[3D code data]
--------------------

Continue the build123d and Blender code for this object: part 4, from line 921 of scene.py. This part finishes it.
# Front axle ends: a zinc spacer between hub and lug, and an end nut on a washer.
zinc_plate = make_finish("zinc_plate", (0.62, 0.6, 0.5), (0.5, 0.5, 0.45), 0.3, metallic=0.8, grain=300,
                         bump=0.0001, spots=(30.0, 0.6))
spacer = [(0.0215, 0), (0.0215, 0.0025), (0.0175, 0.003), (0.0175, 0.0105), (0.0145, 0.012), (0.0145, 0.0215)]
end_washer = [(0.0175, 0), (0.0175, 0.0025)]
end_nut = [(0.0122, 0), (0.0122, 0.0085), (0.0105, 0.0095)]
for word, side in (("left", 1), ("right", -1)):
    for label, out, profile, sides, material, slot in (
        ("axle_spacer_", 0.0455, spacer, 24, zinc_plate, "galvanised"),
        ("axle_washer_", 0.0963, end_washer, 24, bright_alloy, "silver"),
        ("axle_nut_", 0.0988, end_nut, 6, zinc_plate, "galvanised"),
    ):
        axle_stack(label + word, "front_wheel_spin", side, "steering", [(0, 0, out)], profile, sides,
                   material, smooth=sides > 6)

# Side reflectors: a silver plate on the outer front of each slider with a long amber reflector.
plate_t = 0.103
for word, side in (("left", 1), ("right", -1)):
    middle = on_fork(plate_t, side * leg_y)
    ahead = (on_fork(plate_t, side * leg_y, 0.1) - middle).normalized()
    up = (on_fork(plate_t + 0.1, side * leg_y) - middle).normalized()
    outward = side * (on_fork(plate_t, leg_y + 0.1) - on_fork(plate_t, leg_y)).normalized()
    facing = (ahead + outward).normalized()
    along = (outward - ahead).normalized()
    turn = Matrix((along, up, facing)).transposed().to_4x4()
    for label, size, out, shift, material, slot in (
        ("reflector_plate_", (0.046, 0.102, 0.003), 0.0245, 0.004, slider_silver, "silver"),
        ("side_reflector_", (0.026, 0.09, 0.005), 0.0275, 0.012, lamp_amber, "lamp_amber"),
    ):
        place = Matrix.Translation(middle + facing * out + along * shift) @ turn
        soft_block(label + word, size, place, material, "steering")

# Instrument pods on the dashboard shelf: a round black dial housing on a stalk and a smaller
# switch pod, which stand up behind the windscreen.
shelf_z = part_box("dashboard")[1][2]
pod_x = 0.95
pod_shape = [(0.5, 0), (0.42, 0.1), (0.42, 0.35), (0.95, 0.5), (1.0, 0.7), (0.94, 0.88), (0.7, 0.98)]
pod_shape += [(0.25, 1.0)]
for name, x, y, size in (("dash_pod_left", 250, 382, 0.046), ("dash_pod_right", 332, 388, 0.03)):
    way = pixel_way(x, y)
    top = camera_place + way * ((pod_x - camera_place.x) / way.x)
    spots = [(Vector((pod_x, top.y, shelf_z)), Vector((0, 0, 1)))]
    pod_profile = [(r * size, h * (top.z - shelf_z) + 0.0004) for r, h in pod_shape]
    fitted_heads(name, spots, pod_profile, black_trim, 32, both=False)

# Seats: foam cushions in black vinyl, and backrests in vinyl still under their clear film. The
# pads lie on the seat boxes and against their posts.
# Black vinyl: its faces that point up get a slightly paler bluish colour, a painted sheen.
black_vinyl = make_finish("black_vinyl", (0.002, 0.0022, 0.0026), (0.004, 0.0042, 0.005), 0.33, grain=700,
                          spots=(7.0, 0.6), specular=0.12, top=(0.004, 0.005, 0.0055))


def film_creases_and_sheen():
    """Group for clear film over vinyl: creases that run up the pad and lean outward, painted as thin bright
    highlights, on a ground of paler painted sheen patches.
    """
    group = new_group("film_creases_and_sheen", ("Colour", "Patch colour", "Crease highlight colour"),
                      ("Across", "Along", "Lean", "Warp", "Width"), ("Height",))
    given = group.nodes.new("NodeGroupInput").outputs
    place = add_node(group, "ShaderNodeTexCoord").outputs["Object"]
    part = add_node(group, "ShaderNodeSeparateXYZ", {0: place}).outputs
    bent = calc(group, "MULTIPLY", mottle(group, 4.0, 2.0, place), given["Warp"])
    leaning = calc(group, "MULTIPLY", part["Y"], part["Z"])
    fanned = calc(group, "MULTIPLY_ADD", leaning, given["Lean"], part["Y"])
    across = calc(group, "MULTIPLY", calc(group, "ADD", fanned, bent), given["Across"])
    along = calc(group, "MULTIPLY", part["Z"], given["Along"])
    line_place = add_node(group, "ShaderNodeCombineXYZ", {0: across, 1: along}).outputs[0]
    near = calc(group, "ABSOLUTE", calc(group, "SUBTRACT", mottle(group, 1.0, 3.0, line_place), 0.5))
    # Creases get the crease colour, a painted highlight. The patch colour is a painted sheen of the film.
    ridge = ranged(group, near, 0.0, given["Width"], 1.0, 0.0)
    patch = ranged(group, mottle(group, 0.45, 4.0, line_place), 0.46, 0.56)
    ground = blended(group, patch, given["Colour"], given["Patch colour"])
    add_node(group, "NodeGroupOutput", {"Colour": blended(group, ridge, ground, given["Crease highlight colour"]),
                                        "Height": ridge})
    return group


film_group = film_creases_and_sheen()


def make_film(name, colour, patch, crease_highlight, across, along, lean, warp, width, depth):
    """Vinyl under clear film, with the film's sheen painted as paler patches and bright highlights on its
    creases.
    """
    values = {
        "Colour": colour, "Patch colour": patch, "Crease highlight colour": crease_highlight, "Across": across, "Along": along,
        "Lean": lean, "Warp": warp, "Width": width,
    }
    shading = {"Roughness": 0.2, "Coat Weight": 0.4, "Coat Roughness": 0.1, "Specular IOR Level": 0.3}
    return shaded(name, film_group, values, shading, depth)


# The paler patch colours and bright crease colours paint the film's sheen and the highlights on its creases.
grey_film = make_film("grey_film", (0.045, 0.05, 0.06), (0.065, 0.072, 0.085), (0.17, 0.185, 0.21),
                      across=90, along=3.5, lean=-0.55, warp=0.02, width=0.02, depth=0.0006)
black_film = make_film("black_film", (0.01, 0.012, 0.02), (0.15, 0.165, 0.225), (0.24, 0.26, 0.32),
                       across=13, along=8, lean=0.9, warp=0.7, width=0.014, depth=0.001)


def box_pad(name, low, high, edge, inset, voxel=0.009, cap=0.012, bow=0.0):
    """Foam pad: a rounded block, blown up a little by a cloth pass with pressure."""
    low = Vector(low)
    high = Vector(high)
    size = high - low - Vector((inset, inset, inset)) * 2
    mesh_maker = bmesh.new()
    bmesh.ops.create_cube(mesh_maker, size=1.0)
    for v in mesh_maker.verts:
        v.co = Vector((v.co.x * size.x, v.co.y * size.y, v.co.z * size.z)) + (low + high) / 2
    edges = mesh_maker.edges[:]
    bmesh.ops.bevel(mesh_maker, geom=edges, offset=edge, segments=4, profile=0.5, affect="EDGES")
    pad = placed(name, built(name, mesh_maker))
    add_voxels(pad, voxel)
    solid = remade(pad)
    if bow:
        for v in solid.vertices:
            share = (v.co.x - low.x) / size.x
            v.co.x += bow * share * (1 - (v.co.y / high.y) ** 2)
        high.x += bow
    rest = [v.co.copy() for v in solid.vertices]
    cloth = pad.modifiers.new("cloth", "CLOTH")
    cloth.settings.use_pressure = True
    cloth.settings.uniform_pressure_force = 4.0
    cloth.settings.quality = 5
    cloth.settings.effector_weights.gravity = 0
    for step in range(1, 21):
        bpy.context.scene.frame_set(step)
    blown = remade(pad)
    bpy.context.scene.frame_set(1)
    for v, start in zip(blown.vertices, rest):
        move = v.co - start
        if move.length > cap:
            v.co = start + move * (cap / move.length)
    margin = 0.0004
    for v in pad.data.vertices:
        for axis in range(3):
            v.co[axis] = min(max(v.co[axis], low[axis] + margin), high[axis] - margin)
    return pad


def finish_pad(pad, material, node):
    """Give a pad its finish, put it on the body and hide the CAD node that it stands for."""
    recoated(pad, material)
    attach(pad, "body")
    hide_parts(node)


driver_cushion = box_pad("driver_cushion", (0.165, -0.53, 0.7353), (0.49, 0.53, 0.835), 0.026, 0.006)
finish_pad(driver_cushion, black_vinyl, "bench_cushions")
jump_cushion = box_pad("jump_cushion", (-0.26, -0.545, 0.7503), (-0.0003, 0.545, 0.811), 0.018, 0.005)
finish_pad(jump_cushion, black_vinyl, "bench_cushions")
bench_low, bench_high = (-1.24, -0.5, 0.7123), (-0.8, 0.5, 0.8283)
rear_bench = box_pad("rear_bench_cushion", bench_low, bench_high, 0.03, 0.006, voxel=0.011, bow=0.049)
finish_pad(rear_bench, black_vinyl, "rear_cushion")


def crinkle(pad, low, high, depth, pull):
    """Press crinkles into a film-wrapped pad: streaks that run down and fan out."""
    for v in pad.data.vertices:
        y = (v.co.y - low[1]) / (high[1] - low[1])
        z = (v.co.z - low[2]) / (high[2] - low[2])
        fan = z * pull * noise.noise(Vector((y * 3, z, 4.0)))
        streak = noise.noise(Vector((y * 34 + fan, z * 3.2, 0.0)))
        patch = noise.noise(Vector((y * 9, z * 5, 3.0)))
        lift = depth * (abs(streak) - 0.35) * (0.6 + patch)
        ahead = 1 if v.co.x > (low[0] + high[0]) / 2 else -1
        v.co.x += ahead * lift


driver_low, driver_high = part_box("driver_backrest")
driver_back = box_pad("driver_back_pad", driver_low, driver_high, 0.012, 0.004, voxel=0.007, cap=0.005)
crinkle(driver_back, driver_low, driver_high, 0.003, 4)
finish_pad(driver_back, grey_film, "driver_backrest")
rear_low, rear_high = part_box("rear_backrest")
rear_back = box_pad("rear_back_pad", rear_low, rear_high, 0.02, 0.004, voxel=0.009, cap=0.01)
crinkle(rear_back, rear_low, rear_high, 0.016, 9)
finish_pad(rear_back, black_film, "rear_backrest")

--------------------

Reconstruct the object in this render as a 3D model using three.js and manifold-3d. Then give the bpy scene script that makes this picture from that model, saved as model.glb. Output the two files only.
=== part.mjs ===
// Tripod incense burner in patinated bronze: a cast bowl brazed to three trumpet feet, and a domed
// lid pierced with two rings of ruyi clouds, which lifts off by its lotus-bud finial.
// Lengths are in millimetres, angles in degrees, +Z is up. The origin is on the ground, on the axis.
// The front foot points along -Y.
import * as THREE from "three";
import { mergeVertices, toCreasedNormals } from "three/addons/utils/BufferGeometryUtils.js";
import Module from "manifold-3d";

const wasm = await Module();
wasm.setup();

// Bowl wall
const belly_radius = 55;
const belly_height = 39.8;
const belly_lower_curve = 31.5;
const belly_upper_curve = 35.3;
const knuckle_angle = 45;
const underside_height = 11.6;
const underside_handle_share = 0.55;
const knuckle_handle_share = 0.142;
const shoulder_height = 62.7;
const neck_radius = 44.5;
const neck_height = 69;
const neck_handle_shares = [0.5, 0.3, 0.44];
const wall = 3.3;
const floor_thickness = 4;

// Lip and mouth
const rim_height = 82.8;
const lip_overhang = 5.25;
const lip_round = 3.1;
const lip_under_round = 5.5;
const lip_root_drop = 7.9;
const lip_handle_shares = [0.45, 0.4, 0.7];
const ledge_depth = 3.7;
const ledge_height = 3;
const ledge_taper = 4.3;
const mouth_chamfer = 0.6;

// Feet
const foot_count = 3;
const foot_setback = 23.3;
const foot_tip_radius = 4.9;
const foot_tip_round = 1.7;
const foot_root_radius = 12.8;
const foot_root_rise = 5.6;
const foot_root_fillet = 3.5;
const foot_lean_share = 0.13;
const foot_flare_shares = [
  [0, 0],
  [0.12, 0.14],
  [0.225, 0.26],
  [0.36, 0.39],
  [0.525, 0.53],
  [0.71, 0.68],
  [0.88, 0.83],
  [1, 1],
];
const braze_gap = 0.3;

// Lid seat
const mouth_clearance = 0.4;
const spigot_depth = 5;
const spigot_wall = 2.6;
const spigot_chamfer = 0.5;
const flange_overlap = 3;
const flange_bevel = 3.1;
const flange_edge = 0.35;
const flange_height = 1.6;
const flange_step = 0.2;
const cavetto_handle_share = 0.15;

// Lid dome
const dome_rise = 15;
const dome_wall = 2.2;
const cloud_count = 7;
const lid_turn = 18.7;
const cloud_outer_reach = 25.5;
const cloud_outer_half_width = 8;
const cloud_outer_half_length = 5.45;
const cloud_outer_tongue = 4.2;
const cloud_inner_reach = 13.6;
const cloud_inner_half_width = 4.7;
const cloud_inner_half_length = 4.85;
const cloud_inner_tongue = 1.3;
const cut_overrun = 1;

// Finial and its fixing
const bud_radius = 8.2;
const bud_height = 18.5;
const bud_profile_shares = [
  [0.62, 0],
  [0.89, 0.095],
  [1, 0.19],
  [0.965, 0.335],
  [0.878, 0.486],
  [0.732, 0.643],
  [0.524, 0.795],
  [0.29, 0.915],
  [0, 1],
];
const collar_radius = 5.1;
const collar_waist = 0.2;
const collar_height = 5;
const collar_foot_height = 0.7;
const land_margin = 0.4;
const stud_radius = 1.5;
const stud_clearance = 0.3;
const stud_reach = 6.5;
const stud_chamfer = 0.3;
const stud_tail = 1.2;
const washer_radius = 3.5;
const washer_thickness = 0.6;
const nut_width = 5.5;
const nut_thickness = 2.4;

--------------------

» **DIRECTIVE**:
Transcribe the records above exactly, beginning at the line that contains "Continue the build123d" and ending with the line that contains "material, smooth=sides >", both included, and nothing else.

» **FINISHED TASK**:
Continue the build123d and Blender code for this object: part 4, from line 921 of scene.py. This part finishes it.
# Front axle ends: a zinc spacer between hub and lug, and an end nut on a washer.
zinc_plate = make_finish("zinc_plate", (0.62, 0.6, 0.5), (0.5, 0.5, 0.45), 0.3, metallic=0.8, grain=300,
                         bump=0.0001, spots=(30.0, 0.6))
spacer = [(0.0215, 0), (0.0215, 0.0025), (0.0175, 0.003), (0.0175, 0.0105), (0.0145, 0.012), (0.0145, 0.0215)]
end_washer = [(0.0175, 0), (0.0175, 0.0025)]
end_nut = [(0.0122, 0), (0.0122, 0.0085), (0.0105, 0.0095)]
for word, side in (("left", 1), ("right", -1)):
    for label, out, profile, sides, material, slot in (
        ("axle_spacer_", 0.0455, spacer, 24, zinc_plate, "galvanised"),
        ("axle_washer_", 0.0963, end_washer, 24, bright_alloy, "silver"),
        ("axle_nut_", 0.0988, end_nut, 6, zinc_plate, "galvanised"),
    ):
        axle_stack(label + word, "front_wheel_spin", side, "steering", [(0, 0, out)], profile, sides,
                   material, smooth=sides > 6)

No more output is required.